When given as gifts to those who can't properly take care of them, the puppies and kittens risk ending up in shelters sooner or later.
“In the weeks following the holidays, already overwhelmed animal shelters will be flooded with 'Christmas cats' and 'Christmas dogs' and other animals will wind up at the end of a chain—simply because they didn't fit into someone's lifestyle. Caring for an animal is a 15-year (or more) commitment, and those who are given as gifts to unprepared recipients are often discarded once the novelty wears off,” said PETA.
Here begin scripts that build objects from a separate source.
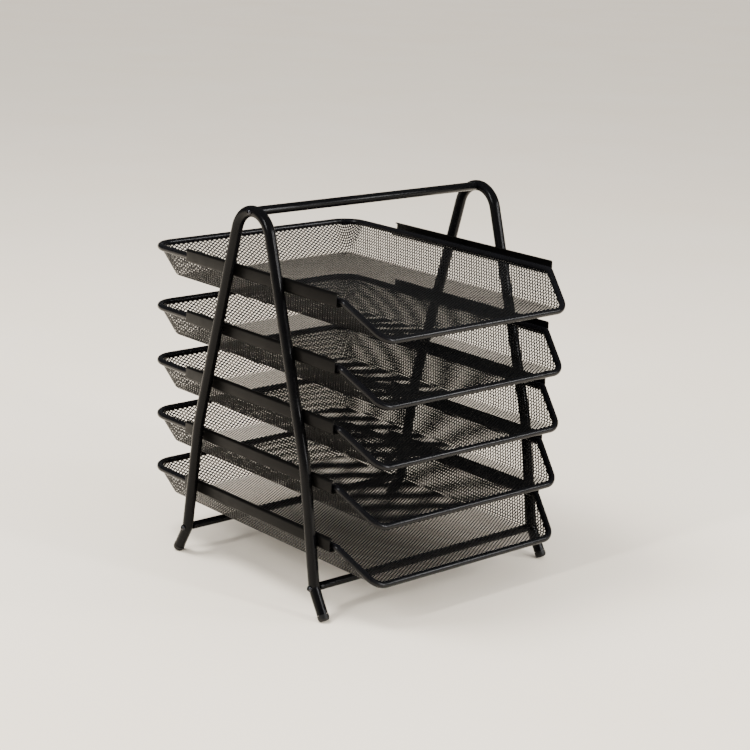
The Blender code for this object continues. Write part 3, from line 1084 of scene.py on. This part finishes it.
    def strands(self) -> list[tuple[np.ndarray, np.ndarray]]:
        """Return the middle line of every strand of the pressed basket and the sheet's normals."""
        outline = self.blank()
        reach = float(np.abs(outline).max()) * 1.5
        spacing = 1 / math.hypot(1 / self.long_way, 1 / self.short_way)
        strands = []
        for layer in (1, -1):
            across = np.array([1 / self.long_way, layer / self.short_way]) * spacing
            along = np.array([-across[1], across[0]])
            count = int(reach / spacing)
            for number in range(-count, count + 1):
                start = across * (number + 0.5) * spacing
                low, high = self.strand_run(outline, start, along)
                if high - low < 2 * self.strand_width:
                    continue
                count_along = max(3, math.ceil((high - low) / self.sample_step))
                samples = np.linspace(low, high, count_along)
                pressed = [self.fold_up(*(start + along * distance)) for distance in samples]
                rise = layer * self.layer
                points = np.array([place + normal * rise for place, normal in pressed])
                kept = self.thin(points)
                normals = np.array([pressed[index][1] for index in kept])
                strands.append((points[kept], normals))
        return strands

    def bonds(self) -> list[list[Vector]]:
        """Return the eight corners of the small plate that joins the strands at each crossing.

        The coat gathers there too, so the diamonds' acute ends are filled and look rounded.
        """
        outline = self.blank()
        rows = int(float(np.abs(outline[:, 1]).max()) / self.short_way * 2) + 1
        half_length = self.bond[0] / 2
        half_width = self.bond[1] / 2
        rise = self.strand_thickness / 2 - self.layer * 2
        corners = [(-half_length, -half_width), (half_length, -half_width)]
        corners += [(half_length, half_width), (-half_length, half_width)]
        plates = []
        for row in range(-rows, rows + 1):
            v = row * self.short_way / 2
            low, high = self.strand_run(outline, np.array([0.0, v]), np.array([1.0, 0.0]))
            last = int(max(abs(low), abs(high)) / self.long_way * 2) + 1
            for column in range(-last, last + 1):
                u = column * self.long_way / 2
                if (row + column) % 2 == 0 or not low + half_length < u < high - half_length:
                    continue
                folded = [self.fold_up(u + along, v + across) for along, across in corners]
                plates.append(
                    [place - normal * rise for place, normal in folded]
                    + [place + normal * rise for place, normal in folded]
                )
        return plates

    def section(self) -> list[tuple[float, float]]:
        """Return the strand's six-sided section: across the strand, and out of the sheet."""
        half = self.strand_width / 2
        flat = half * self.level_share
        rise = self.strand_thickness / 2
        return [(half, 0), (flat, rise), (-flat, rise), (-half, 0), (-flat, -rise), (flat, -rise)]

    def pressed_mesh(self, name: str) -> bpy.types.Object:
        """Draw every strand along its line, with its flat side in the sheet.

        A bevelled curve can't be told which way the sheet faces, so the strands are made as faces.

        Args:
            name: the object's name.

        Returns:
            The mesh object, with the rim at z = 0.
        """
        section = self.section()
        sides = len(section)
        points: list[np.ndarray] = []
        faces: list[list[int]] = []
        for line, normals in self.strands():
            base = len(points)
            tangents = np.gradient(line, axis=0)
            tangents /= np.linalg.norm(tangents, axis=1)[:, None]
            sideways = np.cross(tangents, normals)
            sideways /= np.linalg.norm(sideways, axis=1)[:, None]
            for place, side, normal in zip(line, sideways, normals):
                points.extend(place + side * across + normal * out for across, out in section)
            for ring in range(len(line) - 1):
                first = base + ring * sides
                ahead = first + sides
                for index in range(sides):
                    after = (index + 1) % sides
                    faces.append([first + index, first + after, ahead + after, ahead + index])
            faces.append([base + index for index in reversed(range(sides))])
            faces.append([base + (len(line) - 1) * sides + index for index in range(sides)])
        for plate in self.bonds():
            base = len(points)
            points.extend(np.array(corner) for corner in plate)
            for face in BOX_FACES:
                faces.append([base + index for index in face])
        mesh = bpy.data.meshes.new(name)
        mesh.from_pydata([tuple(point) for point in points], [], faces)
        item = bpy.data.objects.new(name, mesh)
        bpy.context.scene.collection.objects.link(item)
        turn_outwards(item)
        return item

    def build(self) -> None:
        """Press one basket and copy it to every tier."""
        first = self.pressed_mesh("tray_1_mesh")
        first.data.transform(Matrix.Translation((0, 0, self.rim.height(TIERS[0]))))
        smooth(first, self.crease)
        self.rim.fill_tiers(first, "mesh", MESH_COAT, "mesh", "basket")


# -------- studio


@dataclass(frozen=True)
class Softbox:
    """A rectangular lamp.

    Attributes:
        name: its name.
        place: where it hangs.
        size: its width and height.
        watts: its power.
        mirrored: whether glossy surfaces mirror it.
    """

    name: str
    place: tuple[float, float, float]
    size: tuple[float, float]
    watts: float
    mirrored: bool = True

    def hang(self, target: Vector) -> None:
        """Hang the lamp, facing a point."""
        data = bpy.data.lights.new(self.name, "AREA")
        data.shape = "RECTANGLE"
        data.size, data.size_y = self.size
        data.energy = self.watts
        lamp = bpy.data.objects.new(self.name, data)
        bpy.context.scene.collection.objects.link(lamp)
        place = Vector(self.place)
        lamp.location = place
        lamp.rotation_euler = (target - place).to_track_quat("-Z", "Y").to_euler()
        lamp.visible_glossy = self.mirrored


@dataclass
class Studio:
    """A pale floor, soft light and the camera.

    Attributes:
        location: the camera's place.
        yaw, pitch, roll: its turns: to the right of +Y, downwards and anticlockwise.
        lens: its focal length in millimetres.
        sensor: the width of its sensor in millimetres.
        far_clip: how far it sees.
        target: the point that every lamp faces.
        lamps: the softboxes.
        floor_size: the side of the square floor.
        floor_colours: hex colours of its faint patches.
        floor_pattern: how many patches come to a metre.
        floor_roughness: how matt it is.
        room_colour: hex colour of the room's own light.
        room_light: strength of that light from the level and from straight above.
        room_mirrored: its strength where glossy surfaces mirror it.
    """

    location: tuple[float, float, float] = (-1.1516, -1.3473, 0.6667)
    yaw: float = 0.7173
    pitch: float = 0.2672
    roll: float = 0.0342
    lens: float = 90.5
    sensor: float = 36.0
    far_clip: float = 50.0
    target: tuple[float, float, float] = (0, 0, 0.18)
    lamps: tuple[Softbox, ...] = (
        Softbox("Front strip", (0.55, -2.2, 0.9), (0.2, 1.1), 44),
        Softbox("Left strip", (-2.1, -0.2, 1.5), (0.14, 0.9), 38),
        Softbox("Right softbox", (1.6, -1.75, 1.2), (0.4, 0.5), 26),
        Softbox("Overhead key", (-0.75, 0.55, 2.2), (0.8, 0.8), 66, mirrored=False),
    )
    floor_size: float = 60.0
    floor_colours: tuple[str, str] = ("#efe1cb", "#f3e9d8")
    floor_pattern: float = 3.0
    floor_roughness: float = 0.7
    room_colour: str = "#f6f6f7"
    room_light: tuple[float, float] = (0.65, 1.9)
    room_mirrored: float = 0.1

    def floor(self) -> None:
        """Lay a wide matt floor, with very faint unevenness so that it isn't a flat colour."""
        deselect_all()
        bpy.ops.mesh.primitive_plane_add(size=self.floor_size, location=(0, 0, 0))
        floor = bpy.context.object
        floor.name = "studio_floor"
        material = bpy.data.materials.new("Pale matt floor")
        material.use_nodes = True
        tree = material.node_tree
        shader = tree.nodes["Principled BSDF"]
        place = add_node(tree, "ShaderNodeTexCoord").outputs["Object"]
        noise = add_node(
            tree,
            "ShaderNodeTexNoise",
            {"Scale": self.floor_pattern, "Detail": 3.0},
            {"Vector": place},
        )
        colour = add_node(
            tree, "ShaderNodeMix", {"data_type": "RGBA"}, {"Factor": noise.outputs["Fac"]}
        )
        colour.inputs[MIX_FIRST].default_value = hex_colour(self.floor_colours[0])
        colour.inputs[MIX_SECOND].default_value = hex_colour(self.floor_colours[1])
        tree.links.new(colour.outputs[MIX_RESULT], shader.inputs["Base Color"])
        shader.inputs["Roughness"].default_value = self.floor_roughness
        floor.data.materials.append(material)

    def world(self) -> None:
        """Light the room softly from above, with dark walls for glossy surfaces to mirror."""
        world = bpy.data.worlds.new("Studio room")
        bpy.context.scene.world = world
        world.use_nodes = True
        tree = world.node_tree
        sky = add_node(tree, "ShaderNodeTexCoord").outputs["Generated"]
        height = add_node(tree, "ShaderNodeSeparateXYZ", {}, {"Vector": sky}).outputs["Z"]
        overhead = add_node(
            tree,
            "ShaderNodeMapRange",
            {"To Min": self.room_light[0], "To Max": self.room_light[1]},
            {"Value": height},
        )
        rays = add_node(tree, "ShaderNodeLightPath")
        strength = add_node(
            tree,
            "ShaderNodeMapRange",
            {"To Max": self.room_mirrored},
            {"Value": rays.outputs["Is Glossy Ray"], "To Min": overhead.outputs["Result"]},
        )
        background = tree.nodes["Background"]
        background.inputs["Color"].default_value = hex_colour(self.room_colour)
        tree.links.new(strength.outputs["Result"], background.inputs["Strength"])

    def camera(self) -> None:
        """Aim the camera."""
        forward = Vector(
            (
                math.sin(self.yaw) * math.cos(self.pitch),
                math.cos(self.yaw) * math.cos(self.pitch),
                -math.sin(self.pitch),
            )
        )
        level = Vector((math.cos(self.yaw), -math.sin(self.yaw), 0))
        up = level.cross(forward)
        right = level * math.cos(self.roll) + up * math.sin(self.roll)
        top = up * math.cos(self.roll) - level * math.sin(self.roll)
        data = bpy.data.cameras.new("Studio camera")
        data.sensor_width = self.sensor
        data.lens = self.lens
        data.clip_end = self.far_clip
        camera = bpy.data.objects.new("Studio camera", data)
        bpy.context.scene.collection.objects.link(camera)
        turn = Matrix((right, top, -forward)).transposed().to_4x4()
        camera.matrix_world = Matrix.Translation(self.location) @ turn
        bpy.context.scene.camera = camera

    def build(self) -> None:
        """Set up the whole studio."""
        self.floor()
        self.world()
        for lamp in self.lamps:
            lamp.hang(Vector(self.target))
        self.camera()


def main() -> None:
    """Build the sorter and its studio."""
    logging.basicConfig(level=logging.INFO, format="%(name)s %(message)s")
    CarryingFrame().build()
    rail = Rail()
    for tier in TIERS:
        for side in Side:
            rail.build(side, tier)
    rim = TrayRim()
    rim.build()
    MeshBasket(rim).build()
    Studio().build()


if __name__ == "__main__":
    main()
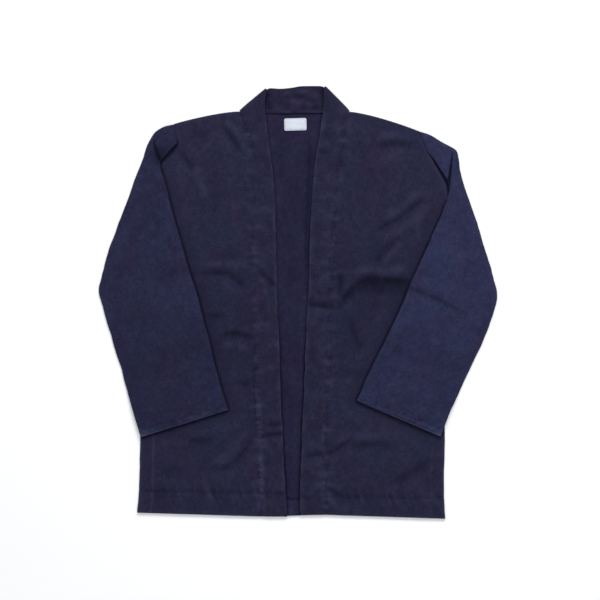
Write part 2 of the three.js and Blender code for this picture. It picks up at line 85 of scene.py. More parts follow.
# How many points lie across a front, each covered side of the back, its middle, a sleeve's upper
# and lower layer, and the band; and how many rows the band has behind the neck.
FRONT_POINTS, SIDE_POINTS, BACK_POINTS, SLEEVE_POINTS, UNDER_POINTS = 86, 24, 60, 64, 24
BAND_POINTS, NECK_ROWS = 21, 90
LABEL = {"width": 40, "height": 22, "corner": 3, "thick": 0.7, "x": -4.5, "y": 320, "turn": 0.026}
NOISE_TABLE = (61, 53)  # two primes, so that the noise is long in coming round again
# Layers of noise that belong to one place; the fronts and the sleeves count up from their own.
BACK_LAYER, NECK_LAYER, LABEL_LAYER, CUFF_LAYER = 41, 61, 71, 91


def table(columns, *rows):
    """Rows of points and numbers, each under its column's name."""
    return [dict(zip(columns.split(), row)) for row in rows]


# Each front with its half of the collar band, from hem to neck: the side edge, the seam between
# front and band, the band's free edge, and how far the band rises.
RIGHT_FRONT = table(
    "side seam free rise",
    ((-289, -378), (-67, -385), (-19, -385), 0),
    ((-286, -339), (-69, -342), (-22, -342), 0),
    ((-284, -248), (-73, -248), (-27, -248), 0.2),
    ((-284, -158), (-76, -158), (-31, -158), 0.2),
    ((-284, -68), (-77, -68), (-34, -68), 0.2),
    ((-283, 13), (-78, 13), (-38, 13), 0.2),
    ((-281, 91), (-81, 94), (-39, 94), 0.2),
    ((-274, 156), (-82, 166), (-41, 173), 0.3),
    ((-263, 208), (-82, 229), (-45, 235), 0.4),
    ((-248, 250), (-85, 278), (-52, 282), 0.8),
    ((-220, 282), (-94, 314), (-57, 325), 1.5),
    ((-222, 303), (-99, 331), (-60, 356), 1.9),
    ((-223, 321), (-103, 343.5), (-56, 382.5), 1.9),
)
LEFT_FRONT = table(
    "side seam free rise",
    ((265, -389), (52, -382), (4.5, -382), 0),
    ((263, -352), (51, -350), (3, -350), 0),
    ((264, -248), (51, -248), (7, -248), 0.2),
    ((265, -158), (54, -158), (11, -158), 0.2),
    ((265, -68), (57, -68), (14, -68), 0.2),
    ((265, 13), (60, 13), (18.5, 13), 0.2),
    ((268, 91), (64, 94), (21, 94), 0.2),
    ((273, 157), (67.5, 166), (24, 173), 0.3),
    ((271, 188), (72, 220), (28, 226), 0.4),
    ((265, 215), (77, 262), (32, 265), 0.8),
    ((252, 239), (83, 296), (39, 301), 1.5),
    ((235, 270), (87.5, 321), (44.5, 341), 1.9),
    ((219, 308), (91, 343), (47.5, 386.8), 1.9),
)
# The stretch of the band behind the neck, between its two diagonal folds.
NECK = table(
    "seam free",
    ((-103, 343.5), (-56, 382.5)),
    ((-82, 342), (-49, 385)),
    ((-54, 340.5), (-31, 384)),
    ((-26, 340.3), (-11, 386)),
    ((-4, 340.8), (4, 388.5)),
    ((18, 341), (20, 389)),
    ((42, 341.3), (34, 389)),
    ((68, 342.3), (42, 388.5)),
    ((91, 343), (47.5, 386.8)),
)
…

PETA also said animal shelters are filled beyond capacity with homeless animals, many of whom were former "pets" who were surrendered because a child lost interest and no one else stepped in and took the time to provide training and care. Dogs need outdoor exercise every single day, and a huge time investment is required to train (and housetrain) a puppy—children aren't mature enough to handle this responsibility. The decision to adopt an animal companion should be carefully considered by the whole family and not made on a whim.
"People who aren't ready to adopt but want to share a little Christmas cheer with homeless animals this holiday season can donate dog and cat food, toys, bedding, or other items to their local animal shelter," says PETA Vice President of International Campaigns Jason Baker. "PETA also encourages prospective guardians never to buy a dog or a cat from a breeder, as doing so robs animals in shelters of the chance at a loving home."
If you're sure that someone is interested in adopting an animal and has the time, ability, and resources to care for one year-round, PETA—whose motto reads, in part, that "animals are not ours to abuse in any way"—recommends taking him or her to an animal shelter after the holidays to find one who fits that person's lifestyle.